A series of Islamic State-claimed bombings in Yemen's rebel-controlled capital killed at least four people and wounded 60 Wednesday night amid the country's raging war.
The online claim, if true, would further complicate the ongoing conflict in Yemen that pits Shi'ite rebels known as Houthis and breakaway army units against an array of often rival forces, including local tribesmen, loyalists to the exiled President Abdu Rabu Mansour Hadi and al-Qaida militants.
The bombings came on the eve of the holy month of Ramadan, when radical Sunni militants around the region often escalate their attacks against Shi’ites, whom they view as heretics.
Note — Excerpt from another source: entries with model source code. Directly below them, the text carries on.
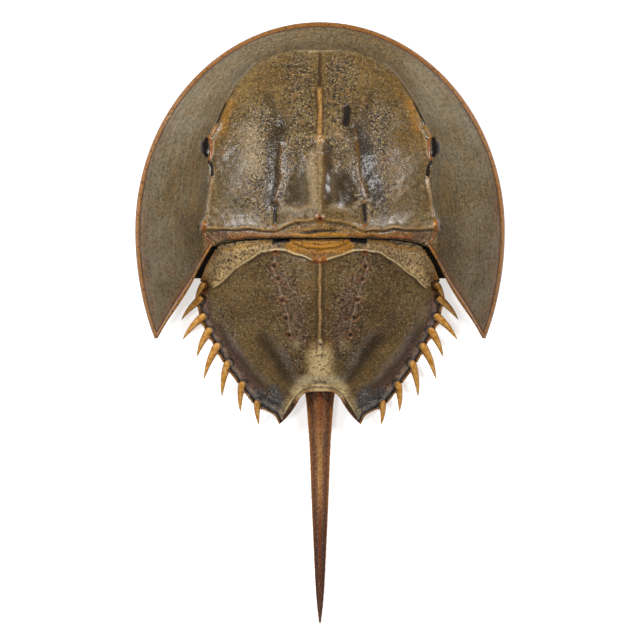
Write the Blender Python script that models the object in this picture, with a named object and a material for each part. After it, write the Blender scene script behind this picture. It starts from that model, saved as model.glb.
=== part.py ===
"""A horseshoe crab shell, dried whole: head shield, rear shield, tail spike and side spines.

The shell lies on its rim, back up. +Y is the head, -Y the tip of the tail, +Z up, and the
origin is under the middle of the whole outline. Lengths are worked in millimetres and
turned to metres where the meshes are made. Both halves of the animal mirror in X = 0.
"""

import math

import bmesh
import bpy
import numpy as np

MM = 0.001
SHARP_ANGLE = 32.0

# Head shield (prosoma), in plan: a half ellipse in front and part of a longer one behind
SHIELD_HALF_WIDTH = 123.33
SHIELD_FRONT = 139.0
SHIELD_REAR = 161.33
SHIELD_CENTRE_Y = 61.33
CHEEK_TIP_ANGLE = 116.6

# Head shield, in height
SHIELD_HEIGHT = 66.5
RIM_HEIGHT = 2.8
RIM_SHOULDER = 0.7
RIM_BEVEL = 0.9
RIM_BEVEL_LARGEST_SHARE = 0.12
WALL = 2.2
THINNEST_WALL = 0.6
STEEPEST_HEAD_WALL = 1.7
CAVITY_LEAST_SHARE = 0.35
BRIM_WIDTH = 8.0
BRIM_WIDER_IN_FRONT = 5.0
BRIM_WIDER_TO_ANGLE = 90.0
BRIM_LARGEST_SHARE = 0.62
FRONT_ARCH = 2.6
FRONT_ARCH_ANGLE = 38.0
DOME_POWER = 1.9
FLANGE_POWER = 1.12

# The eye ridge from the front of the dome to its spine, then the shoulder of the cheek:
# outline angle in degrees, X, Y
EYE_RIDGE = (
    (0, 0.0, 180.3), (14, 25.9, 178.5), (24, 43.7, 170.5), (34, 55.3, 158.0),
    (43, 62.5, 145.5), (52, 68.7, 132.1), (59, 74.1, 122.3), (64, 76.1, 116.0),
    (68, 75.0, 110.0), (72, 72.3, 104.7), (77, 71.4, 96.0), (86, 75.0, 74.0),
    (91, 77.1, 64.0), (95, 81.5, 49.5), (99, 87.5, 36.0), (104, 95.0, 20.5),
    (109, 101.5, 7.2), (113, 106.2, -2.4), (116.6, 109.2, -10.6),
)
EYE_RIDGE_END = 91

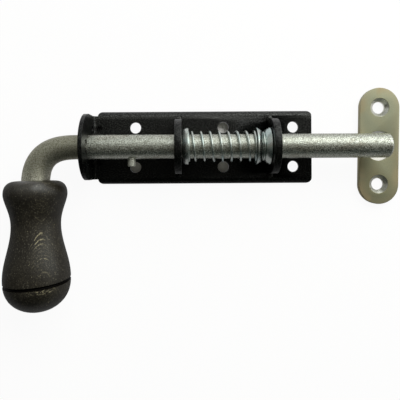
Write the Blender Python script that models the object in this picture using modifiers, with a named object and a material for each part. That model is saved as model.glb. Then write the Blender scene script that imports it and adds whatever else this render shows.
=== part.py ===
"""A spring bolt: a round bolt bent into a leg with a turned handle, guided by three lugs on a
pressed backplate, pushed home by a coil spring between cupped washers, with its loose strike plate.

Frame: +Z up from the surface that the backplate is screwed to, +X along the bolt towards its tip.
The origin is on that surface, halfway along the edge of the backplate's handle-side flange.
All sizes are metres.
"""

import math

import bmesh
import bpy
from mathutils import Matrix, Vector

# Backplate: sheet steel with both long edges turned down and its left end folded up as a lug
PLATE_LENGTH = 0.1518
PLATE_WIDTH = 0.050
SHEET = 0.0025
BEND_INSIDE = 0.0023
PLATE_HEIGHT = 0.0050
SHOULDER_CORNER = 0.0034
SHOULDER_RELIEF = 0.0006
LEFT_LUG_INSET = 0.0033
FOLD_OVERLAP = 0.0010
DART_RADIUS = 0.0017
DART_REACH = 0.0048

# Screw holes of the backplate, from its right end
HOLE_DIAMETER = 0.0076
HOLE_END_INSET = 0.0127
HOLE_PITCH_RIGHT = 0.0479
HOLE_PITCH_LEFT = 0.0600
HOLE_EDGE_INSET = 0.0115

# Middle and right lugs: stamped plates that come up through slots in the backplate
LUG_INSET = 0.0070
LUG_THICKNESS = 0.0045
LUG_FOOT_INSET = 0.0035
LUG_FOOT_SINK = 0.0004
RIGHT_LUG_INSET = 0.0284
LUG_SPACING = 0.0625
BEAD_LENGTH = 0.0034
BEAD_HEIGHT = 0.0012

# Bolt: round bar, its left part bent down into the leg that carries the handle
BOLT_DIAMETER = 0.0160
AXIS_ABOVE_PLATE = 0.0132
TIP_REACH = 0.0498
TIP_ROUND = 0.0022
TIP_FLAT_DIAMETER = 0.0124
LEG_OFFSET = 0.0325
ELBOW_RUN = 0.0298
ELBOW_DROP = 0.0290
ELBOW_FULLNESS = 2.87
LEG_DIAMETER = 0.0180
LEG_LEAN = math.radians(1.9)
TANG_DIAMETER = 0.0100
TANG_CHAMFER = 0.0010
TANG_END_SHARE = 0.75

# Stop pin, pressed into the bolt between the left and middle lugs
PIN_DIAMETER = 0.0052
PIN_REACH = 0.0129
PIN_ROOT = 0.0010
PIN_FROM_LEFT_LUG = 0.0279
PIN_EDGE_ROUND = 0.0005

# Keyhole slot of the left lug, which lets the pin through when the handle is up
SLOT_ANGLE = math.radians(8.0)

# Cupped washers and the ring that holds the front pair on the bolt
CUP_DIAMETER = 0.0244
CUP_BACK_DIAMETER = 0.0184
CUP_DEPTH = 0.0041
CUP_WALL = 0.0009
CUP_BORE = 0.0171
CUP_ROUNDNESS = 0.6
RING_THICKNESS = 0.0008
RING_DIAMETER = 0.0196
RING_GAP_ANGLE = math.radians(38.0)
RING_GROOVE_DEPTH = 0.0008

# Compression spring
WIRE_DIAMETER = 0.0015
SPRING_MEAN_DIAMETER = 0.01916
SPRING_SEAT_DEPTH = 0.0006
SPRING_PITCH = 0.00588
END_TURN_PITCH = 0.0018
END_TURNS = 1.0
SPRING_START = math.radians(8)

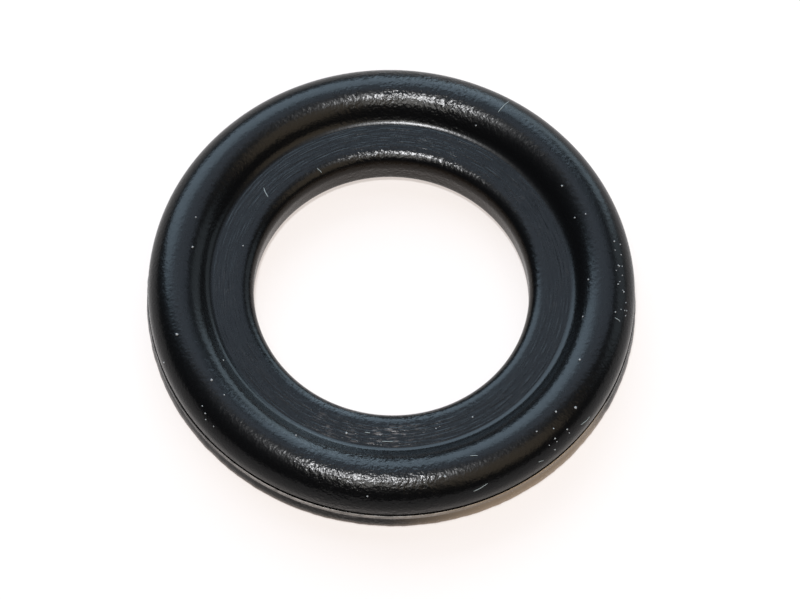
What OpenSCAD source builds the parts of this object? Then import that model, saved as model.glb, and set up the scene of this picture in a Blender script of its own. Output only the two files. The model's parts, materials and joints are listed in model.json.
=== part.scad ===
// Moulded rubber washer for a drain plug.
//
// A flat web with a round bore carries a thick sealing bead round its rim. The bead stands proud
// of the web on the upper face only, and the underside is flat right across. The washer is
// moulded in a two-plate tool: the plates meet at half the height of the web, and the seam
// between them runs round the rim as a thin raised land.
//
// Each part is turned from its section, which is drawn with the radius across and the height up.
// The parts run into one another and make one solid. The washer lies on its flat underside, with
// the origin on its axis in the plane of that face.

/* [Overall] */
// Radius over the seam land, the widest part of the washer
rim_r = 12.4; // [12.38:0.01:12.6]
// Thickness from the flat underside to the crest of the bead
bead_t = 3.2; // [3.2:0.05:3.7]

/* [Bore and web] */
// Radius of the bore, for the shank of the plug
bore_r = 7; // [6:0.05:7.8]
// Thickness of the web, which the head of the plug presses on
web_t = 2.3; // [1.8:0.05:2.5]
// Radius of the rounding on the two edges of the bore
bore_edge_r = 0.75; // [0.2:0.05:0.8]

/* [Bead] */
// Radius of the circle that the crest of the bead stands on
crest_r = 10.8; // [10.7:0.01:10.83]
// Radius of the rounded top of the bead
crest_round = 1.56; // [1.5:0.01:1.59]
// Slope of the inner flank of the bead, from the level of the web
flank_angle = 46.5; // [36:0.5:52]
// Radius of the hollow fillet where the flank meets the web
fillet_r = 0.5; // [0.2:0.05:0.6]

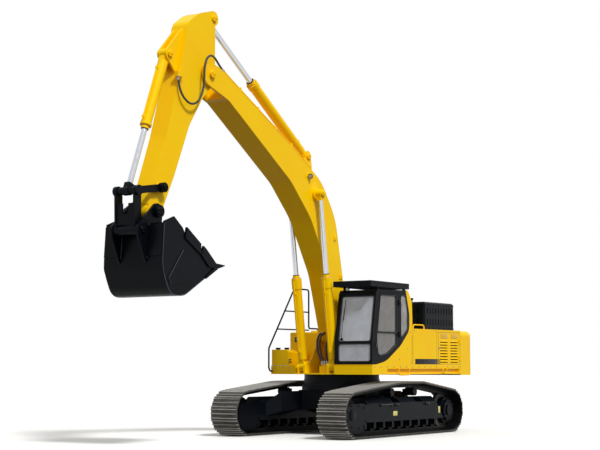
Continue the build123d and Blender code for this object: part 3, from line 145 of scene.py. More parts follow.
def relief(tree, place, noise, depth, strength):
    """Normal of a surface raised by noise."""
    height = patches(tree, place, noise, (0, 1))
    settings = {"Strength": strength, "Distance": depth / 1000, "Height": height}
    return add_node(tree, "Bump", settings).outputs["Normal"]


def enamel(name, colour, shade, dust, roughness, coat, gloss):
    """Sprayed alkyd enamel over welded plate: even colour, faint orange peel, a little dust in low relief."""
    def surface(tree):
        place = place_in_mm(tree)
        body = mottle(tree, place, (900, 4), (0.35, 0.7), colour, shade)
        return {
            "Metallic": 0.0, "IOR": 1.5, "Specular IOR Level": gloss,
            "Coat Weight": coat, "Coat Roughness": 0.12,
            "Base Color": mottle(tree, place, (160, 6, 0.7), (0.66, 0.9, 0.0, 0.12), body, dust),
            "Roughness": patches(tree, place, (60, 4), (0.3, 0.7, roughness - 0.05, roughness + 0.1)),
            # Orange peel is about 3 mm across; drawn at 9 mm so that it shows
            "Normal": relief(tree, place, (9, 1), 0.15, 0.25),
        }
    return make_material(name, surface)


def worn_steel(name, colour, bright, roughness):
    """Rolled manganese steel, browned by weather and mud, rubbed bright on its outside edges."""
    def surface(tree):
        place, streaked = place_in_mm(tree), place_in_mm(tree, (1, 0.15, 1))
        streaks = (35, 6, 0.65)
        brown = mottle(tree, streaked, streaks, (0.5, 0.9), colour, "1F1E1C")
        muddy = mottle(tree, place, (120, 5, 0.7), (0.6, 0.85, 0.0, 0.4), brown, "171513")
        pointed = add_node(tree, "NewGeometry", {}).outputs["Pointiness"]
        edges = add_node(tree, "MapRange", {"Value": pointed, "From Min": 0.52, "From Max": 0.66})
        rubbed = add_node(tree, "Math", {
            "operation": "MULTIPLY", 0: edges.outputs["Result"],
            1: patches(tree, streaked, streaks, (0.3, 0.6, 0.4, 1)),
        }).outputs[0]
        mix = add_node(tree, "Mix", {"data_type": "RGBA", 0: rubbed, 6: muddy, 7: bright})
        worn = {"Value": rubbed, "To Min": roughness + 0.12, "To Max": roughness - 0.1}
        return {
            "Metallic": 0.25, "Specular IOR Level": 0.08, "Base Color": mix.outputs[2],
            "Roughness": add_node(tree, "MapRange", worn).outputs["Result"],
            "Normal": relief(tree, place, (14, 5, 0.7), 0.8, 0.5),
        }
    return make_material(name, surface)


def chrome(tree):
    """Hard chrome ground round the rod: mirror bright, with faint hoop marks and an oil film."""
    return {
        "Metallic": 1.0, "Base Color": "C9CCD2",
        "Roughness": patches(tree, place_in_mm(tree), (45, 4), (0.3, 0.75, 0.08, 0.22)),
        "Normal": relief(tree, place_in_mm(tree, (1, 1, 6)), (10, 2), 0.02, 0.2),
    }


# The cab's glass is browner behind this x, where the side panes are
SCREEN_BEHIND = 930
SCREEN_BEFORE = 970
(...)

Also Wednesday, airstrikes by a Saudi-led coalition backing Hadi struck a convoy of civilian vehicles in the southern city of Aden, killing at least 31 people, authorities said.
In Sana’a, ambulances rushed through the streets in northern and central parts of the capital where the offices of the rebels are located. Pictures posted online from the area show huge, orange flames rising from the areas, which also are home to Shi’ite mosques.
Security officials earlier said two suicide attackers drove car bombs into the gates of two buildings before detonating them. They said a third attack targeted a gathering of Houthis in Sana’a's Green Dome district.
The Health Ministry said “preliminary” reports indicated the blasts killed four people and wounded 60.
The online statement claiming Yemen's Islamic State affiliate carried out the attack said its militants set off four car bombs outside two Shi’ite mosques, including in the Green Dome district, which is close to a security office used by the Houthis. The third car bomb hit the Houthis' main political office, and a fourth targeted the home of a Houthi politician on the same street, it said.
The Islamic State group, which now controls a third of both Iraq and Syria in its self-declared caliphate, has had its Yemen affiliate claim attacks in the country before. In March, just before the Saudi-led coalition began its airstrike campaign, the affiliate, which refers to itself as the Sana’a province, claimed responsibility for a series of suicide bombings in Sana’a targeting Shi’ites that killed at least 137 people and wounded 345. American officials initially expressed skepticism that the affiliate existed, as Yemen is also home to the world's most dangerous al-Qaida offshoot.
The al-Qaida branch, whose leader was killed in a U.S. drone strike last week, has targeted the Houthis in dozens of deadly attacks, and its militants are engaged in near-daily attacks in central Yemen.
U.N.-brokered talks between the rival factions in Yemen's civil war are underway in Geneva, aimed at ending the violence and addressing the humanitarian crisis in the Arab world's poorest country. Mediators hope for a humanitarian truce during Ramadan, which starts Thursday, but neither side has shown any desire to compromise.
The earlier Saudi-led airstrikes struck a convoy of civilian vehicles fleeing north from Aden, which has seen intense fighting. Medics described a scene of carnage, with body parts scattered across the highway and smoke billowing from charred vehicles.
Despite nearly three months of airstrikes, anti-Houthi forces have made little progress. The Saudi-led campaign and ground fighting also have taken a high humanitarian toll. The violence has killed at least 1,412 civilians, including more than 200 children, and wounded 3,423, according to the United Nations. Aid groups say 80 percent of the population is in need of assistance.
Also Wednesday, heavy fighting was underway in the oil and gas-rich Marib province east of Sana’a, where Sunni tribes have fended off a number of Houthi advances on the city of al-Saheel, security officials said. Airstrikes targeted the Houthis in Marib as well as in Sana’a, Aden, the rebels' northern heartland and the western city of Taiz, they said.
In Taiz, Houthi shelling has killed more than 30 civilians in the past 48 hours, medical officials and witnesses said. The rebels control a third of the city.
All officials spoke on condition of anonymity as they were not authorized to speak to journalists.
In a country already suffering from shortages of fuel, water and medical supplies, the fighting endangers hospitals as well. A report released Wednesday by Human Rights Watch accused the Houthis and their rivals of turning a main hospital in Aden called al-Jumhouria into a war zone.
In one incident April 19, the group said hundreds of southern fighters forced staffers to locate wounded Houthis receiving treatment there. Human Rights Watch says at least two of the wounded were shot dead outside the hospital.
“The fighting in Yemen is terrible enough without both sides bringing the battle into hospitals,” said Joe Stork, deputy Middle East and North Africa director at Human Rights Watch.